Implement internal controls for cash management to safeguard assets, prevent fraud, and ensure financial accuracy. Even a seed stage startup can implement these simple basics:
Segregate Duties: Divide cash management responsibilities among different employees to reduce the risk of fraud or errors. For example, the person responsible for receiving payments should not be the same person responsible for recording the transactions or making bank deposits.
Reconcile: Regularly reconcile receipts and disbursements with bank statements. The reconciliation process should be performed by an employee who is not involved in the initial record-keeping, and any discrepancies should be promptly investigated. For example, your outside accountant’s bookeeper could do this.
Secure Credentials: Use secure password management and multi factor authentication to protect access to online banking. Limit access to authorized personnel only, and keep a log of who has access. Don’t forget to remove terminated employees.

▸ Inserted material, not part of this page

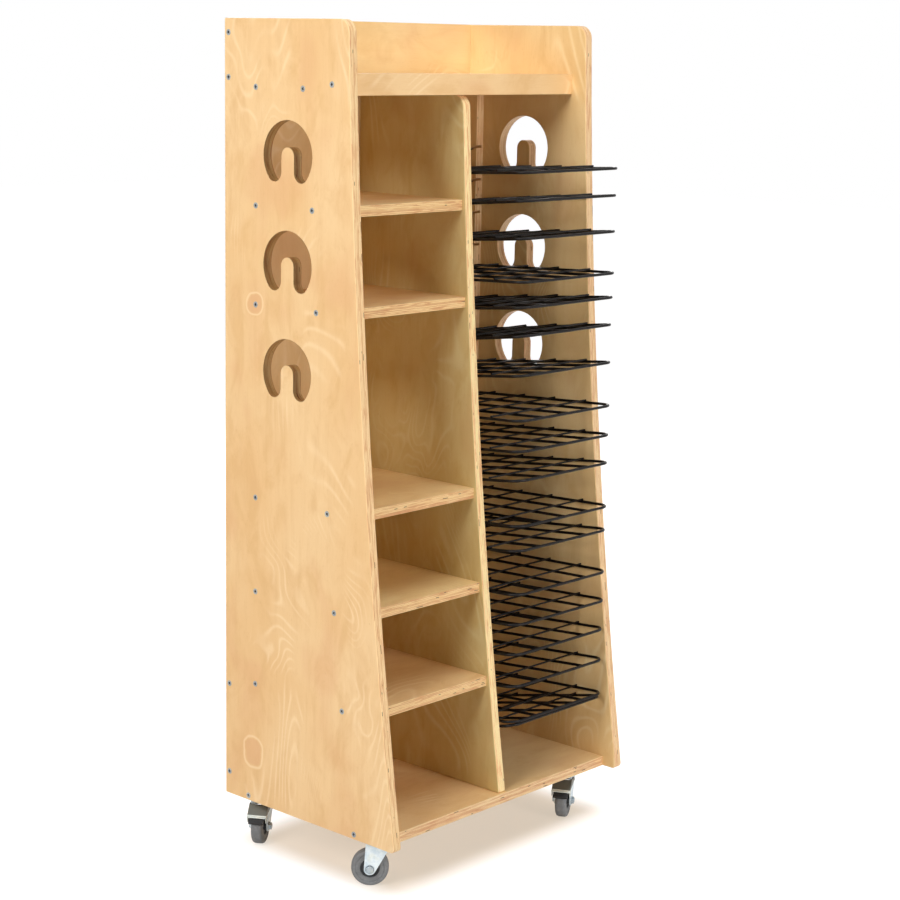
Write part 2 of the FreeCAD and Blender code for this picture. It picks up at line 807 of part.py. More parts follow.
def pedal_shape():
    """Pressed pedal: tread plate with a rolled lip, and cheeks that hang on a pin outside the fork."""
    thick = dim("pedal_thick")
    inner = dim("fork_gap") / 2 + dim("fork_thick") + dim("pedal_play")
    outer = inner + thick
    pivot = pedal_pivot()
    run = math.hypot(PEDAL_LIP[0] - PEDAL_HEAD[0], PEDAL_LIP[1] - PEDAL_HEAD[1])
    nx = (PEDAL_HEAD[1] - PEDAL_LIP[1]) / run * thick / 2
    nz = (PEDAL_LIP[0] - PEDAL_HEAD[0]) / run * thick / 2
    tread = [(PEDAL_HEAD[0] + nx, PEDAL_HEAD[1] + nz), (PEDAL_LIP[0] + nx, PEDAL_LIP[1] + nz),
             (PEDAL_LIP[0] - nx, PEDAL_LIP[1] - nz), (PEDAL_HEAD[0] - nx, PEDAL_HEAD[1] - nz)]
    cheek = [(pivot[0] - 4, pivot[1]), (pivot[0] - 1, pivot[1] + 4), (PEDAL_HEAD[0] - 3, 75),
             (PEDAL_HEAD[0] + nx, PEDAL_HEAD[1] + nz), (PEDAL_LIP[0] + nx, PEDAL_LIP[1] + nz),
             (PEDAL_LIP[0] - 1, 53), (48, 46), (44.5, 46.5), (37, 60), (pivot[0], pivot[1] - 4)]
    pieces = [upright_strip(tread, -outer, outer), upright_strip(cheek, inner, outer),
              upright_strip(cheek, -outer, -inner)]
    pieces.append(Part.makeCylinder(1.5, 2 * outer, vec(PEDAL_LIP[0], -outer, PEDAL_LIP[1]),
                                    vec(0, 1, 0)))
    reach = outer + 0.8
    pieces.append(Part.makeCylinder(dim("pivot_radius"), 2 * reach,
                                    vec(pivot[0], -reach, pivot[1]), vec(0, 1, 0)))
    return pieces[0].multiFuse(pieces[1:]).removeSplitter()


def pad_shape():
    """Rubber block under the pedal's lip; its flat face stands just off the tread."""
    run = math.hypot(PEDAL_LIP[0] - PEDAL_HEAD[0], PEDAL_LIP[1] - PEDAL_HEAD[1])
    along = ((PEDAL_LIP[0] - PEDAL_HEAD[0]) / run, (PEDAL_LIP[1] - PEDAL_HEAD[1]) / run)
    out = (-along[1], along[0])
    centre = (dim("trail"), dim("wheel_radius"))
    plate = (PEDAL_HEAD[0] - centre[0]) * out[0] + (PEDAL_HEAD[1] - centre[1]) * out[1]
    near = dim("wheel_radius") + dim("run_gap")
    far = plate - dim("pedal_thick") / 2
    tip = (PEDAL_LIP[0] - centre[0]) * along[0] + (PEDAL_LIP[1] - centre[1]) * along[1]

    def point(radial, shift):
        return (centre[0] + out[0] * radial + along[0] * shift,
                centre[1] + out[1] * radial + along[1] * shift)

    below_lip = plate - 1.8
    points = [point(near, -5), point(far, -5), point(far, tip - 2.3), point(below_lip, tip - 1.8),
              point(below_lip, tip + 1.8), point(far, tip + 2.3), point(far, tip + 10),
              point(near, tip + 11.5)]
    return upright_strip(points, -dim("pad_width") / 2, dim("pad_width") / 2)


def make_casters():
    plate = plate_shape()
    parts = {"tyre": tyre_shape(), "hub": hub_shape(), "axle_bolt": axle_bolt_shape()}
    for name, turn in CASTERS.items():
        across, along = caster_spot(name)
        spot = FreeCAD.Placement(vec(across, along, 0), FreeCAD.Rotation(vec(0, 0, 1), turn))
        level = FreeCAD.Placement(vec(across, along, 0), FreeCAD.Rotation())
        feature("caster_plate_" + name, plate).Placement = level
        feature("fork_" + name, fork_shape(name in BRAKED)).Placement = spot
        for kind, shape in parts.items():
            feature(kind + "_" + name, shape).Placement = spot
        if name in BRAKED:
            feature("brake_pedal_" + name, pedal_shape()).Placement = spot
            feature("brake_pad_" + name, pad_shape()).Placement = spot


def make_screws():
    long_screw = wood_screw(dim("screw_length"))
    feature("carcass_screws",
            Part.makeCompound([aimed(long_screw, point, way) for point, way in carcass_screws()]))
    plate_screw = caster_screw(0)
    feature("caster_screws",
            Part.makeCompound([moved(plate_screw, spot) for spot in caster_screw_spots()]))


make_panels()
make_boards()
make_battens()
make_racks()
make_casters()
make_screws()
doc.recompute()

NODES = ["left_side_panel", "right_side_panel", "divider_panel", "bottom_board", "top_shelf",
         "top_rail", "header_board", "lower_back_board", "back_panel", "left_batten",
         "right_batten", "carcass_screws", "caster_screws"]
NODES += [name for name, place in SHELF_PLACES]
NODES += ["wire_rack_%02d" % (index + 1) for index in range(len(RACK_SLOPES))]
for name in CASTERS:
    NODES += [kind + "_" + name for kind in ("caster_plate", "fork", "tyre", "hub", "axle_bolt")]
NODES += [kind + "_" + name for name in BRAKED for kind in ("brake_pedal", "brake_pad")]

for item in doc.Objects:
    if "Invalid" in item.State or "Error" in item.State:
        raise RuntimeError("not computed: " + item.Name)

os.makedirs("parts", exist_ok=True)
for name in NODES:
    shape = doc.getObjectsByLabel(name)[0].Shape
    if shape.isNull() or not shape.isValid() or not shape.Solids:
        raise RuntimeError("bad shape: " + name)
    shape.exportStep("parts/%s.step" % name)
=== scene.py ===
import math

import bmesh
import bpy
from mathutils import Matrix, Quaternion, Vector


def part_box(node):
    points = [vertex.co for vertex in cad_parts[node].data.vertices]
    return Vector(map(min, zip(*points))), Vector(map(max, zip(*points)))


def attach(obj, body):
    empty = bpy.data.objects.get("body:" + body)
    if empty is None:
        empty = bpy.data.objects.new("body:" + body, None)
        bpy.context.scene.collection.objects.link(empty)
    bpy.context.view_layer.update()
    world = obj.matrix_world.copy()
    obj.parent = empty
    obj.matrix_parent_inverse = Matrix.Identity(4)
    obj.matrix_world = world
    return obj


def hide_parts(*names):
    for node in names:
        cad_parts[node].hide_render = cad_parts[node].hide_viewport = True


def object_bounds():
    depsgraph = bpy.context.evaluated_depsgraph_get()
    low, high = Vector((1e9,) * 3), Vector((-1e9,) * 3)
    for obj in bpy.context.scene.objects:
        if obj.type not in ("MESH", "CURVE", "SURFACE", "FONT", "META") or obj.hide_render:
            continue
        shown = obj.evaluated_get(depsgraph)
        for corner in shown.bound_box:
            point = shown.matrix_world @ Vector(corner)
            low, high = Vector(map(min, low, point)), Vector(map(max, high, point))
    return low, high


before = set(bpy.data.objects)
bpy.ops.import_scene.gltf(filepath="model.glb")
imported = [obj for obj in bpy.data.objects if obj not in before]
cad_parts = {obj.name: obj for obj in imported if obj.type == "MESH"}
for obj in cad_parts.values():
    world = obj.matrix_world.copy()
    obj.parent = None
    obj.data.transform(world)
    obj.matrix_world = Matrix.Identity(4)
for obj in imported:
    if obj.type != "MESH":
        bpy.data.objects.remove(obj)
cad_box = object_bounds()

AXES = {"X": 0, "Y": 1, "Z": 2}
WHITE = (1.0, 1.0, 1.0, 1.0)

# sockets that the Mix node uses for colours, after those for numbers and vectors
MIX_FACTOR = 0
MIX_FIRST = 6
MIX_SECOND = 7
MIX_RESULT = 2


# ---------------------------------------------------------------- node helpers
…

Dual Control: Your bank can setup dual control for transactions over a limit amount, such as wires or checks over $50,000 to require multiple signatures or approval (e.g. CEO and CFO).. Dual control requires two employees to complete or verify the task, reducing the risk of fraud or mistakes — just like launching a nuclear missile requires two keys to be turned.

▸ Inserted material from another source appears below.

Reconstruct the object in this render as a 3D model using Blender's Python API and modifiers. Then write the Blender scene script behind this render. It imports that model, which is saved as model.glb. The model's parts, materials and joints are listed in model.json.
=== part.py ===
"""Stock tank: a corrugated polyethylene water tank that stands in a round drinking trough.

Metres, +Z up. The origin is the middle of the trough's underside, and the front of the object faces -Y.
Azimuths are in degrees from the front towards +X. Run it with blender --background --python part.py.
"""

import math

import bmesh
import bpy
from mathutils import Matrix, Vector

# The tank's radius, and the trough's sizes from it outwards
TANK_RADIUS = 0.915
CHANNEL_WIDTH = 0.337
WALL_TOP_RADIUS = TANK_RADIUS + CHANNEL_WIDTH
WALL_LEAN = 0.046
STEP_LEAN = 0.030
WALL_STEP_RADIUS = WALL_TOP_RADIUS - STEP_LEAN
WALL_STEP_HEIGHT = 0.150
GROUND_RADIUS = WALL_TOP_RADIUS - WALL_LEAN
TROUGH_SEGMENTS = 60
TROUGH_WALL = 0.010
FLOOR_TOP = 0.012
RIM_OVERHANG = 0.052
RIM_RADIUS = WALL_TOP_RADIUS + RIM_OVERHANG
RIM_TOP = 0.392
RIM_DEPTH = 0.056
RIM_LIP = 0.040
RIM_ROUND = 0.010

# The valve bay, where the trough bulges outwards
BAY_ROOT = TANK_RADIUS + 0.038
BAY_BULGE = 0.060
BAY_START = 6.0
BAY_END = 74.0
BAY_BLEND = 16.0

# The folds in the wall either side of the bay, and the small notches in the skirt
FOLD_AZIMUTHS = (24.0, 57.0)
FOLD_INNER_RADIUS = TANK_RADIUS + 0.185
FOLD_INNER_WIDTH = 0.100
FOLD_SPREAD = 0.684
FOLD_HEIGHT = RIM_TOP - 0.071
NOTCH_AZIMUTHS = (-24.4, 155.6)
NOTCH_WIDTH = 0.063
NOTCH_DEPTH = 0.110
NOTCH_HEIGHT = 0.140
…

Keep Records: Maintain detailed records of all transactions by using an expense management solution like Ramp or Expensify, and require receipts for transactions over a threshold amount.
Don’t Chase Yield
Focus on what matters most: growing your business. The decimal dust resulting from yield on your cash has little to do with whether your startup succeeds or fails. Go through the motions to be sure your cash management approach is prudent and safe. Then, get back to building!